**Aim of the exercise:**
Your task is to transcribe the data in full.

**Given material:**
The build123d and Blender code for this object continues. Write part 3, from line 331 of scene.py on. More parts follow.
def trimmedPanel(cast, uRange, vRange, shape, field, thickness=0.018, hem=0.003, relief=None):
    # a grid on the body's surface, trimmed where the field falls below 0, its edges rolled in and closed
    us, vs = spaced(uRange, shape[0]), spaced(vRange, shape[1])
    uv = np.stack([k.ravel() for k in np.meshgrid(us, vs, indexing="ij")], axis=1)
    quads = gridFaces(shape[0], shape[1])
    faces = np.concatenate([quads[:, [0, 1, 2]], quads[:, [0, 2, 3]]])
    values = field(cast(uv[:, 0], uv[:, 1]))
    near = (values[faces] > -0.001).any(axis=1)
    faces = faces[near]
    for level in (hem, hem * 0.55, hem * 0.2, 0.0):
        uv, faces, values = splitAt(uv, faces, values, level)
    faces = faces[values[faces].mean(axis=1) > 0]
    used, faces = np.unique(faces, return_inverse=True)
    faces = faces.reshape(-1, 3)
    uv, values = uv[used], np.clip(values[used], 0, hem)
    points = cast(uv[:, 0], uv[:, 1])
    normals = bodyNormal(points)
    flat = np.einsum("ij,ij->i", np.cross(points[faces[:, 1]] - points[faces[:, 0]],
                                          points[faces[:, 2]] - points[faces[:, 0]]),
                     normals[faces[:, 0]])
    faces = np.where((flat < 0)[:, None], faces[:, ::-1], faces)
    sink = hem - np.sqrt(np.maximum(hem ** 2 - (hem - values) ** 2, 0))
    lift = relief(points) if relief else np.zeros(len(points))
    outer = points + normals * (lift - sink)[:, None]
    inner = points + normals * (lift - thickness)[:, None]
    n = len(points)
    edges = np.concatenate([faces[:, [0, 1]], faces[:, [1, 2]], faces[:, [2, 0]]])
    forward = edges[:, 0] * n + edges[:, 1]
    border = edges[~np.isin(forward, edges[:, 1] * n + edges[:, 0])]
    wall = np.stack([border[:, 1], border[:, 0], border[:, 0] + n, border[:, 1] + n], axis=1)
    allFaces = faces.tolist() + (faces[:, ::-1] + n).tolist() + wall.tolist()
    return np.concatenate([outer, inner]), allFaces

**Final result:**
The build123d and Blender code for this object continues. Write part 3, from line 331 of scene.py on. More parts follow.
def trimmedPanel(cast, uRange, vRange, shape, field, thickness=0.018, hem=0.003, relief=None):
    # a grid on the body's surface, trimmed where the field falls below 0, its edges rolled in and closed
    us, vs = spaced(uRange, shape[0]), spaced(vRange, shape[1])
    uv = np.stack([k.ravel() for k in np.meshgrid(us, vs, indexing="ij")], axis=1)
    quads = gridFaces(shape[0], shape[1])
    faces = np.concatenate([quads[:, [0, 1, 2]], quads[:, [0, 2, 3]]])
    values = field(cast(uv[:, 0], uv[:, 1]))
    near = (values[faces] > -0.001).any(axis=1)
    faces = faces[near]
    for level in (hem, hem * 0.55, hem * 0.2, 0.0):
        uv, faces, values = splitAt(uv, faces, values, level)
    faces = faces[values[faces].mean(axis=1) > 0]
    used, faces = np.unique(faces, return_inverse=True)
    faces = faces.reshape(-1, 3)
    uv, values = uv[used], np.clip(values[used], 0, hem)
    points = cast(uv[:, 0], uv[:, 1])
    normals = bodyNormal(points)
    flat = np.einsum("ij,ij->i", np.cross(points[faces[:, 1]] - points[faces[:, 0]],
                                          points[faces[:, 2]] - points[faces[:, 0]]),
                     normals[faces[:, 0]])
    faces = np.where((flat < 0)[:, None], faces[:, ::-1], faces)
    sink = hem - np.sqrt(np.maximum(hem ** 2 - (hem - values) ** 2, 0))
    lift = relief(points) if relief else np.zeros(len(points))
    outer = points + normals * (lift - sink)[:, None]
    inner = points + normals * (lift - thickness)[:, None]
    n = len(points)
    edges = np.concatenate([faces[:, [0, 1]], faces[:, [1, 2]], faces[:, [2, 0]]])
    forward = edges[:, 0] * n + edges[:, 1]
    border = edges[~np.isin(forward, edges[:, 1] * n + edges[:, 0])]
    wall = np.stack([border[:, 1], border[:, 0], border[:, 0] + n, border[:, 1] + n], axis=1)
    allFaces = faces.tolist() + (faces[:, ::-1] + n).tolist() + wall.tolist()
    return np.concatenate([outer, inner]), allFaces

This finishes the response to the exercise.